The Environmental Protection Agency released a report in 2015 that drew attention to the parish after finding higher than expected levels of chloroprene in LaPlace. Chloroprene is a chemical classified by the EPA as a likely carcinogen in humans. The agency says the chemical in St. John could potentially be of concern, but it’s still doing more monitoring in the area.
According to the State of Louisiana, Denka committed $17 million to reduce emissions by 85% by the end of 2017. Denka is the second largest employer in St. John.
“Denka Performance Elastomer’s operations do not have any impact on health outcomes or COVID-19 sensitivity,” said Jim Harris, spokesperson for Denka. “In this critical time, it is important to look to our state and federal health officials for guidance. Health data suggests illnesses including diabetes, hypertension and obesity to be linked to COVID-19 mortality. DPE’s operations are in no way related to these illnesses and health data show no negative health impacts resulting from DPE’s operations.”
Susan Hassig, an epidemiologist at Tulane University, has been studying the coronavirus data coming out of St. John and other river parishes.

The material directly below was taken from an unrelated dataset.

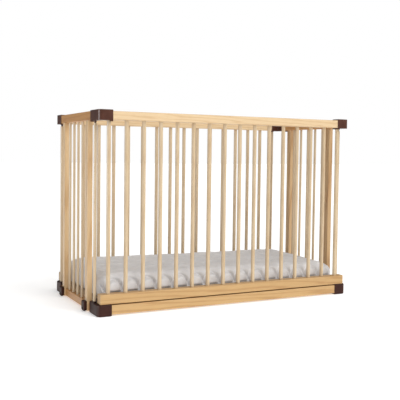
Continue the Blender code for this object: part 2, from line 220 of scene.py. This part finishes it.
def cotton(name):
    """Grey cotton: a fine plain weave, faintly mottled, with a soft sheen."""
    material, nodes, links, shader = shader_of(name)
    place = add_node(nodes, "ShaderNodeTexCoord")
    mottle = add_node(nodes, "ShaderNodeTexNoise", Scale=22.0, Detail=5.0, Roughness=0.6)
    fuzz = add_node(nodes, "ShaderNodeTexNoise", Scale=420.0, Detail=2.0)
    for texture in (mottle, fuzz):
        links.new(place.outputs["Object"], texture.inputs["Vector"])
    shade = ramp(nodes, (0.30, (0.665, 0.650, 0.650)), (0.72, (0.755, 0.740, 0.738)))
    links.new(mottle.outputs["Fac"], shade.inputs["Fac"])
    speck = ramp(nodes, (0.35, (0.90, 0.90, 0.90)), (0.60, (1.0, 1.0, 1.0)))
    links.new(fuzz.outputs["Fac"], speck.inputs["Fac"])
    colour = mix(nodes, links, 0.7, shade.outputs["Color"], speck.outputs["Color"], "MULTIPLY")
    links.new(colour, shader.inputs["Base Color"])
    height = None
    for direction in "XYZ":
        threads = add_node(nodes, "ShaderNodeTexWave", Scale=285.0, Distortion=0.6, Detail=1.0)
        threads.bands_direction = direction
        links.new(place.outputs["Object"], threads.inputs["Vector"])
        if height is None:
            height = threads.outputs["Fac"]
            continue
        total = add_node(nodes, "ShaderNodeMath", operation="ADD")
        links.new(height, total.inputs[0])
        links.new(threads.outputs["Fac"], total.inputs[1])
        height = total.outputs["Value"]
    bump = add_node(nodes, "ShaderNodeBump", Strength=0.3, Distance=0.0003)
    links.new(height, bump.inputs["Height"])
    links.new(bump.outputs["Normal"], shader.inputs["Normal"])
    shader.inputs["Roughness"].default_value = 0.92
    shader.inputs["Sheen Weight"].default_value = 0.25
    shader.inputs["Sheen Roughness"].default_value = 0.5
    return material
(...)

“It certainly gave me pause, because it was so high. And then I looked at all the parishes near it, and they were also elevated,” she said. “In epidemiology, we call that an ecologic correlation. So it’s a big factor that connects and fits a pattern. But unless we can make the connection at the individual level, it’s not something that we can really act upon.”
Hassig said it’s worth studying whether air pollution in St. John makes people more susceptible to coronavirus, but she noted other factors must also be taken into consideration, like smoking behavior and underlying health conditions related to other behavior.

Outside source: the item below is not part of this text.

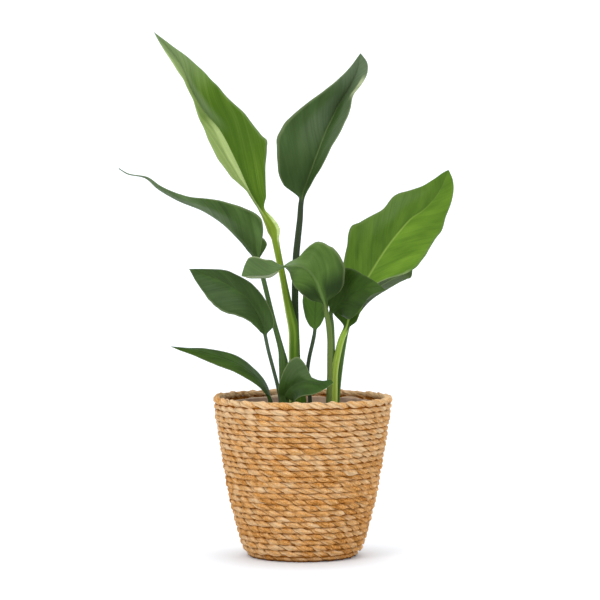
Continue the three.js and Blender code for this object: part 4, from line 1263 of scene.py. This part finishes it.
midRightLeaf = {
    "piece": "midRightLeaf", "node": "leaf_mid_right", "slot": "leaf_dark", "seed": 41,
    "stalk": ((36, 6, 190, 3, 2.8), (37, 4, 240, 2.8, 2.8), (36, 2, 280, 2.8, 2.8), (34.7, 2, 299, 2.6, 2.6)),
    "rib": (
        (42, -2, 307), (51.5, -9, 314.5), (63.5, -20, 323), (79, -36, 330), (91, -47, 331), (99, -54, 328),
    ),
    "left": (
        (0, 2, -10), (0.1, 15, -12), (0.2, 24, -12), (0.3, 31, -10), (0.42, 35, -8), (0.52, 30, -12),
        (0.62, 20, -20), (0.75, 10.5, -30), (0.88, 4, -35), (1, 0, -35),
    ),
    "right": (
        (0, 4, 20), (0.06, 12, 22), (0.15, 21, 32), (0.25, 27, 42), (0.4, 30, 46), (0.55, 29, 46),
        (0.7, 24, 46), (0.82, 17, 46), (0.92, 9, 46), (1, 0, 46),
    ),
    "curl": (-10, -10),
    "waves": (2, 0.5),
    "look": {
        "deep": (0.155, 0.24, 0.06), "mid": (0.195, 0.295, 0.085), "light": (0.25, 0.355, 0.13),
        "shadow": (0.125, 0.20, 0.05), "rib": (0.21, 0.30, 0.12), "ribStrength": 0.5,
        "stemFoot": (0.38, 0.50, 0.17), "stemTop": (0.24, 0.34, 0.14), "marginStrength": 0.15,
    },
    "paint": [
        ("deep", "right", 0.3, 1.0, 0.0, 0.45, 0.15, 0.40),
        ("deep", "left", 0.6, 1.0, 0.0, 0.25, 0.15, 0.40),
    ],
}
growLeaf(midRightLeaf)

brightRightLeaf = {
    "piece": "brightRightLeaf", "node": "leaf_bright_right", "slot": "leaf_bright", "seed": 43,
    "stalk": (
        (38, -4, 190, 4.6, 4), (39, -3, 225, 4.2, 3.8), (42, -1, 243, 4, 3.6), (47, 2, 264, 3.8, 3.4),
        (53, 6.5, 278, 3.4, 3),
    ),
    "rib": (
        (58, 12, 293), (64, 18, 309), (72, 24, 326), (81, 30, 341), (96, 37, 365), (111, 43, 386),
        (121, 46, 398), (134, 51, 412), (150, 56, 423), (163, 62, 436), (174, 67, 453), (182, 72, 473),
    ),
    "left": (
        (0, 5, 5), (0.02, 15, 8), (0.05, 21, 10), (0.1, 24, 12), (0.18, 27, 14), (0.26, 33, 16),
        (0.36, 43, 16), (0.41, 49.5, 16), (0.45, 52, 16), (0.49, 46, 18), (0.55, 39.5, 18), (0.61, 34, 16),
        (0.67, 35.5, 14), (0.71, 34.5, 14), (0.8, 26.5, 14), (0.86, 20, 14), (0.92, 13, 14), (0.97, 6, 14),
        (1, 0, 14),
    ),
    "right": (
        (0, 4, 15), (0.04, 10, 15), (0.15, 11, 20), (0.27, 13, 20), (0.33, 21.5, 18), (0.37, 29.5, 17),
        (0.42, 39, 16), (0.5, 45, 14), (0.62, 42.5, 14), (0.72, 36.5, 14), (0.8, 25.5, 18), (0.9, 17, 18),
        (0.96, 9.5, 15), (1, 0, 15),
    ),
    "curl": (-16, -12),
    "waves": (3, 0.8),
    "look": {
        "deep": (0.255, 0.38, 0.095), "mid": (0.35, 0.485, 0.135), "light": (0.42, 0.56, 0.17),
        "farSide": (0.46, 0.56, 0.34), "shadow": (0.14, 0.24, 0.045), "bloom": (0.42, 0.51, 0.31),
        "rib": (0.49, 0.60, 0.25), "ribStrength": 0.95, "stemFoot": (0.71, 0.79, 0.34),
        "stemTop": (0.52, 0.64, 0.23), "stemStreak": (0.62, 0.72, 0.34), "stemEdge": (0.78, 0.85, 0.52),
        "stemLitSide": 1.0, "stemLit": 0.55, "margin": (0.42, 0.50, 0.28), "streaks": 0.15, "ribEnd": 0.85,
    },
    "paint": [
        ("deep", "both", 0.10, 1.0, -0.02, 0.10, 0.03, 0.95),
        ("bloom", "left", 0.5, 1.0, 0.50, 0.80, 0.14, 0.34),
        ("deep", "left", 0.0, 1.0, 0.28, 1.0, 0.14, 0.48),
        ("pale", "right", 0.97, 1.0, 0.22, 0.44, 0.02, 0.45),
        ("deep", "both", 0.0, 1.0, 0.70, 1.0, 0.16, 0.25),
    ],
}
growLeaf(brightRightLeaf)

backRightLeaf = {
    "piece": "backRightLeaf", "node": "leaf_back_right", "slot": "leaf_dark", "seed": 47,
    "stalk": (
        (43, 15, 190, 2.8, 2.6), (46, 15, 224, 2.8, 2.6), (52, 20, 263, 2.6, 2.6), (56, 26, 280, 2.4, 2.4),
    ),
    "rib": ((61, 32, 290), (67, 41, 301), (79, 51, 315), (94, 62, 326), (112, 74, 336), (138, 90, 348)),
    "left": (
        (0, 2, -55), (0.1, 12, -60), (0.3, 24, -62), (0.5, 26, -62), (0.7, 22, -62), (0.9, 9, -60),
        (1, 0, -60),
    ),
    "right": (
        (0, 2, 60), (0.1, 9, 60), (0.3, 17, 68), (0.5, 21, 70), (0.7, 18, 68), (0.85, 13, 56), (0.93, 9, 35),
        (1, 0, 35),
    ),
    "curl": (0, 0),
    "waves": (2, 0.5),
    "look": {
        "deep": (0.20, 0.27, 0.11), "mid": (0.26, 0.34, 0.15), "light": (0.32, 0.41, 0.19),
        "farSide": (0.28, 0.35, 0.19), "stemFoot": (0.34, 0.48, 0.18), "stemTop": (0.28, 0.40, 0.15),
    },
}
growLeaf(backRightLeaf)

smallBackLeaf = {
    "piece": "smallBackLeaf", "node": "leaf_small_back", "slot": "leaf_dark", "seed": 53,
    "stalk": (
        (9, 22, 190, 2.5, 2.4), (6, 22, 224, 2.4, 2.4), (8, 22, 241, 2.4, 2.4), (13, 23, 263, 2.4, 2.4),
        (15, 24, 275, 2.2, 2.2),
    ),
    "rib": ((15, 27, 290), (16, 31, 306), (18, 36, 322), (21, 42, 339), (25, 50, 364)),
    "left": (
        (0, 2, 10), (0.08, 8, 10), (0.2, 13, 15), (0.35, 17, 20), (0.5, 18, 22), (0.7, 14, 22), (0.9, 5, 20),
        (1, 0, 20),
    ),
    "right": (
        (0, 2, 10), (0.08, 7.5, 10), (0.2, 13, 15), (0.35, 17, 22), (0.5, 18, 22), (0.7, 14, 22),
        (0.9, 5, 20), (1, 0, 20),
    ),
    "curl": (-8, -8),
    "waves": (2, 0.3),
    "look": {
        "deep": (0.25, 0.37, 0.13), "mid": (0.325, 0.465, 0.175), "light": (0.38, 0.53, 0.22),
        "rib": (0.30, 0.42, 0.18), "stemFoot": (0.24, 0.30, 0.20), "stemTop": (0.27, 0.33, 0.24),
    },
}
growLeaf(smallBackLeaf)

print("leaves grown")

Others argue that testing was limited in St. John early on and residents were not complying well with social distancing measures – so much so that the sheriff had to impose a 9 p.m. curfew starting April 1.
Broussard, the funeral home director, described St. John as an incredibly tight-knit community where social gatherings are inherit and where “everybody knows everybody.”
“It took a minute for it to set in,” she observed. “You had gatherings where people had cookouts and things. I think people are finally getting the message.”
Health care facilities are also scant in the parish, and the parish resides in a state well known for its poor health ratings. According to the United Health Foundation, Louisiana ranks 49th in the country in terms of overall health.
Antoine Jasmine, a pastor and traveling speaker based in LaPlace, said some people in the community initially brushed it off as something that would come and go, much like the hurricanes and floods so familiar in this part of the country.
“Then eventually it shot up like a rocket. People started dropping dead. Three peopled turned into 10,” he said, sitting in his church where he’s been preaching in recent weeks on a livestream to an empty room. “That’s when I believe the fear of what’s really going on shocked.”
Jasmine lost both of his parents to coronavirus on Good Friday; they died within two hours of each other. Jasmine said his family started to socially distance early on, soon after his parents grew ill in mid-March. The last time he saw them, he said, was at a church service in their usual front row seats.
Jasmine listed a range of factors that could be contributing to the high death rate in St. John, including the air pollution, but he conceded he may never know the real reasons.
“It will linger why,” he said. “But I think the consolation that will be safe for me would be not to fully go into those theories, but just hold onto the strength of what I built with my parents – and the life they lived.”